In the case of Louganis, the letdown probably occurred because of the difficulty in staying sharp, both mentally and physically, with the Olympics three years away. He would have been a favorite to bring home a gold at the 1980 Moscow games, but the US boycott put his dreams, along with those of many other athletes, on hold.
Though not always able to maintain high performance standards in the festivals, world-caliber performers at least view participation in them as another means of tiding them over to the next Olympics. The festivals also are important in providing less-experienced athletes the opportunity to rub shoulders with those at the pinnacle of their sports, according to Pittenger. "Our younger people will go away more motivated to be world class themselves," he said. "They'll learn something from this experience, and they'll understand a little better what's needed from them."
US basketball officials really emphasized giving younger athletes a chance, choosing no one beyond the college freshman level to compete at Syracuse. The talent on hand, therefore, was young and loaded with potential. Pat Ewing, a seven-footer headed for Georgetown University, grabbed a lot of attention early in the festival with his slam dunks, shot blocking, and avoidance of interviews. Ewing may have been the most heralded big man displaying his wares in Manley Fieldhouse, but there were three other seven-footers to gawk at, including UCLA's Stuart Gray, who led the West squad to the team title and won tournament MVP honors.
The women's rosters were just as star-studded. Linda Page, a Philadelphia schoolgirl who scored 100 points in a single game last season, and Cheryl Miller , a Californian with an ability to dunk the ball, were the big attractions.

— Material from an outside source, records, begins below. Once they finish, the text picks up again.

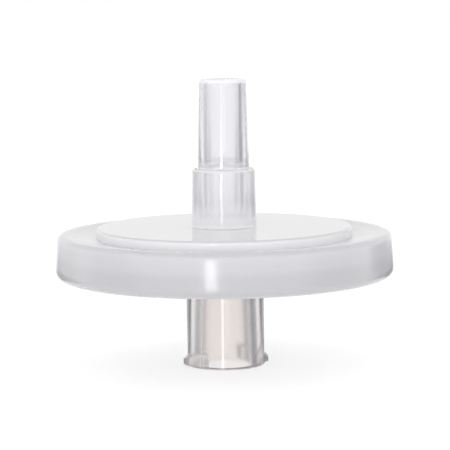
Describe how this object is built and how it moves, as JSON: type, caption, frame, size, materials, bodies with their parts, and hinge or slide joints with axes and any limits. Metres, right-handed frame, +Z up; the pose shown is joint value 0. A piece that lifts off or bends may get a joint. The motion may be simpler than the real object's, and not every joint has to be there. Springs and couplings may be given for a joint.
{
  "type": "syringe filter",
  "caption": "Disposable disc filter for a syringe: female luer inlet with lugs below, clamped membrane inside, male luer slip outlet on top.",
  "frame": {"origin": "centre of the inlet mouth's flat end face, which the filter stands on", "axes": "+Z up along the common axis of both luer fittings, from the inlet to the outlet; the two inlet lugs lie on the X axis"},
  "size_m": [0.0288, 0.0288, 0.0245],
  "materials": {
    "inlet_plastic": "natural translucent polypropylene, moulded gloss",
    "outlet_plastic": "natural translucent polypropylene, moulded gloss",
    "band_plastic": "natural translucent polypropylene, satin gloss",
    "membrane": "matt white microporous sheet"
  },
  "bodies": {
    "root": {"inlet_housing": "inlet_plastic", "outlet_housing": "outlet_plastic", "sealing_band": "band_plastic", "filter_membrane": "membrane"}
  },
  "joints": []
}
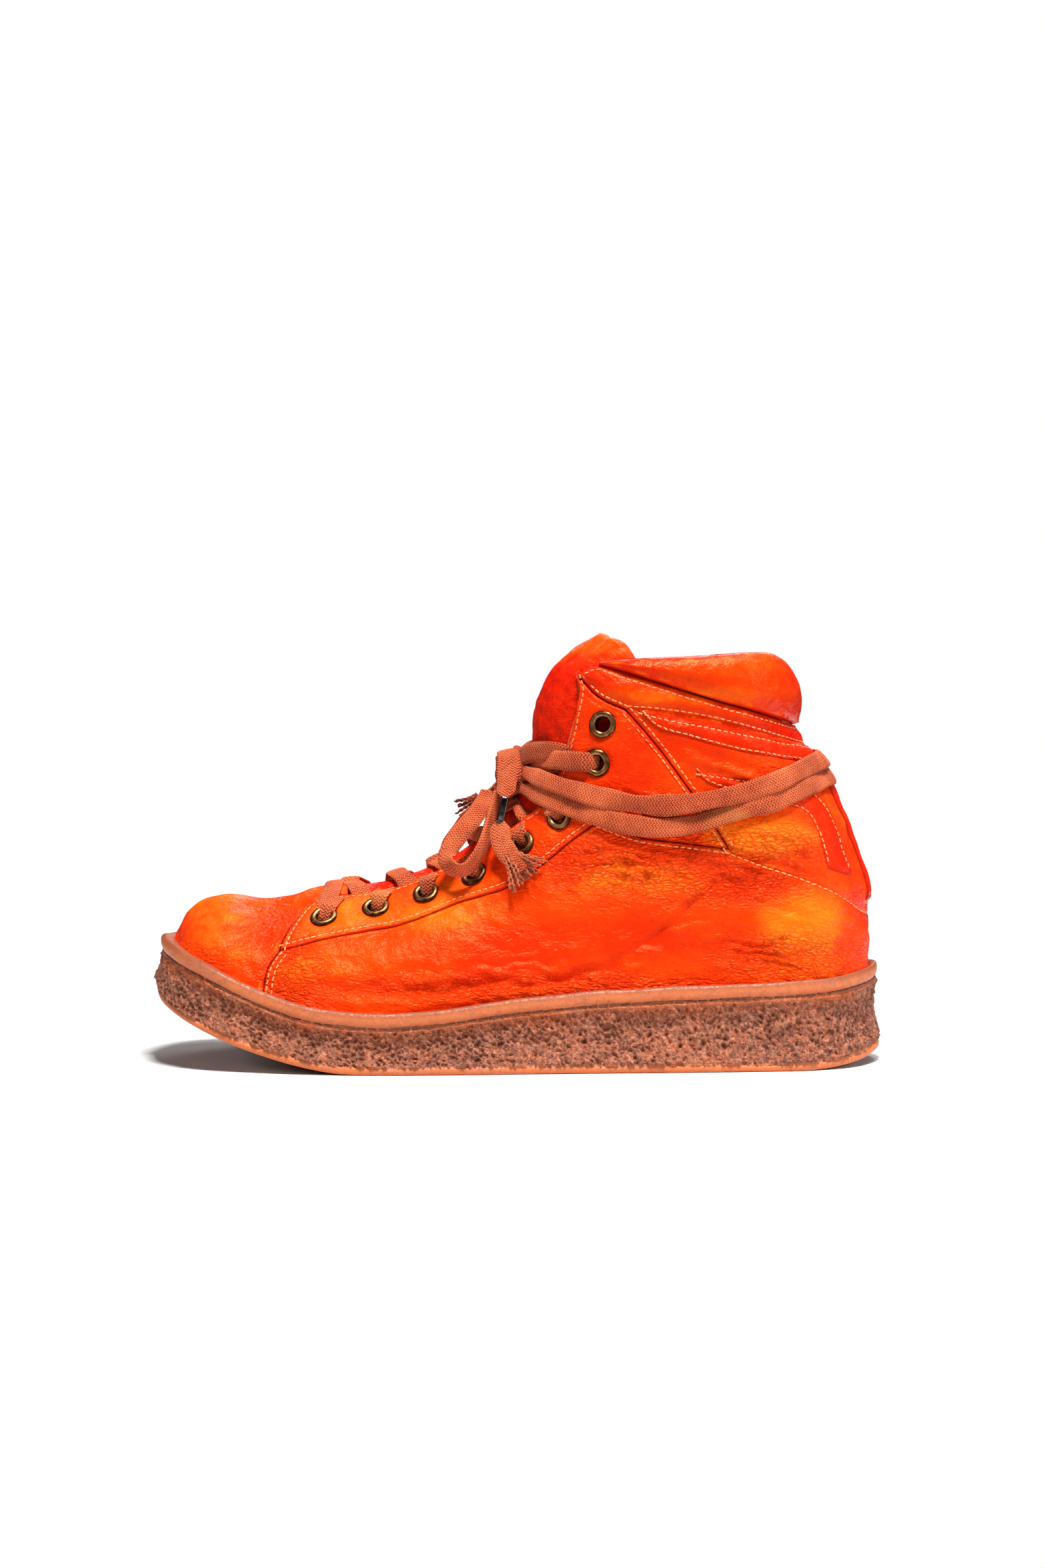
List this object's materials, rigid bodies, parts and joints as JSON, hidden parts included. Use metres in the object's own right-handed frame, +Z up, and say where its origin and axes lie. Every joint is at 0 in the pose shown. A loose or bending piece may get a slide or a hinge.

The star, ironically, turned out to be Medina Dixon, who led her East team to victory, yet spent her high school career in Ewing's shadow in Cambridge, Mass.
A real treat for many spectators was the chance to discover sports they seldom ever see, such as women's fastpitch softball, synchronized swimming, canoeing, judo, and the like.
All in all, NSF II proved to be a comforting affirmation that the US Olympic movement is alive and well and moving confidently toward 1984.